Plus, the Ain't No Mo' playwright explains how he stays optimistic in dark times: laughter and Sondheim.

Jordan E. Cooper Heather Gershonowitz

One night in 2016, Jordan E. Cooper decided to treat himself to a Slurpee. He walked into a 7/11 on 14th Street in Manhattan. Next to the Slurpee machine was a cop. And as Cooper reached up to the nozzle of the Slurpee machine, the cop put his hand on his gun, fastened in a holster at his belt. Recalls Cooper, “I put my hands up and he just kind of nodded and continued what he was doing.” That was the same week that Philando Castile and Alton Sterling were shot by the police, despite being unarmed. And in that moment, Cooper was afraid he was going to become another statistic. “I remember going back to my room and just thinking, I could have gotten killed over $1.46 Slurpee,” he recalls, before adding, as if to cut the tension, “And it ain't even that good!”

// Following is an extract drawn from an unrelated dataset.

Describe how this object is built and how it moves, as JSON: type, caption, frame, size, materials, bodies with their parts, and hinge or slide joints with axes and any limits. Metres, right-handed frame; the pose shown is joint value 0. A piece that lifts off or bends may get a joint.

Shaken by that encounter, Cooper went back to his dorm room at the School of Drama at The New School and began writing a play. That play became Ain't No Mo', which is currently running on Broadway after receiving unanimously rave reviews. It’s Cooper’s Broadway debut, both as a playwright and as a performer (he stars in Ain’t No Mo’, as well). At 27, Cooper is the youngest Black playwright to have a play on Broadway. In short, it’s been a wild journey from writing a play in his dorm room, thinking nobody “would ever produce it,” says Cooper. “It literally was just me unapologetically pouring myself onto the page, in a way that I wasn't sure if other people would get it.”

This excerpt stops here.